D - Make Bipartite 2 (atcoder.jp)
(1)题目大意
给你一个无向图,问你要添加多少条边可以使这个图变成一个二分图。
(2)解题思路
因为是无向图,我们考虑并查集,若给出的边有u->v,考虑条件并查集(扩展域并查集)设u为选择u点,u+n为不选择u点,若u->v,则merge(u,v + n),merge(v,u + n)。因为这样会牵扯进来2n个点,因此答案要除以2,又因为题目已经给了m条边,因此答案/2后还要减m。
(3)代码实现
#include "bits/stdc++.h"
#define rep(i, z, n) for (int i = z; i <= n; i++)
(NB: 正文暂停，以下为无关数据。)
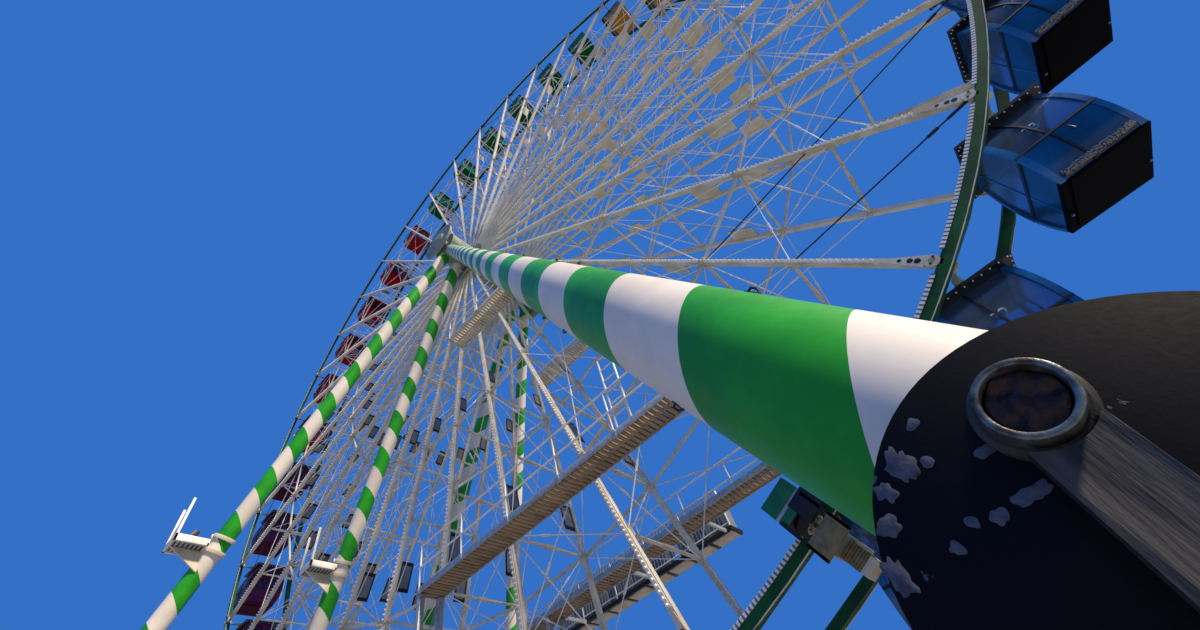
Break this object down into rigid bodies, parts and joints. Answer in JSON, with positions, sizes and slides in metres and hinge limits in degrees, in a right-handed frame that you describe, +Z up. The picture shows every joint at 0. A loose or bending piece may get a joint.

#define per(i, n, z) for (int i = n; i >= z; i--)
#define ll long long
#define db double
#define PII pair<int, int>
#define fi first
#define se second
#define vi vector<int>
#define yes cout << "YES" << endl;
#define no cout << "NO" << endl;
using namespace std;
const int N = 4e5 + 10;
int f[N], cnt[N];
int find(int x)
{
return x == f[x] ? x : f[x] = find(f[x]);
}
void merge(int x, int y)
{
int fx = find(x), fy = find(y);
f[fx] = fy;
}
void solve()
{
int n, m;
iota(f, f + N, 0);
cin >> n >> m;
rep(i, 1, m)
{
int u, v;
cin >> u >> v;
if (find(u) == find(v))
{
cout << 0 << endl;
return;
}
merge(u, v + n);
merge(v, u + n);
}
rep(i, 1, n)
{
cnt[find(i)]++;
}
ll ans = 0;
rep(i, 1, n)
{
ans += n - cnt[find(i)];
}
ans /= 2;
ans -= m;
cout << ans << endl;
}
int main()
{
ios::sync_with_stdio(false);
cin.tie(0), cout.tie(0);
int T = 1;
// cin >> T;
while (T--)
solve();
return 0;
}
E - Choose Two and Eat One (atcoder.jp)
(1)题目大意
给你一个序列,你每次可以选择两个值x和y,他们的贡献是(x^y + y^x) mod m,最后问你在选n-1个的情况下最大能获得多少?
(2)解题思路
考虑预处理出每两个球的贡献,然后排序,最后跑一个最大生成树即可。
(3)代码实现
// Problem: E - Choose Two and Eat One
// Contest: AtCoder - HHKB Programming Contest 2022 Winter(AtCoder Beginner Contest 282)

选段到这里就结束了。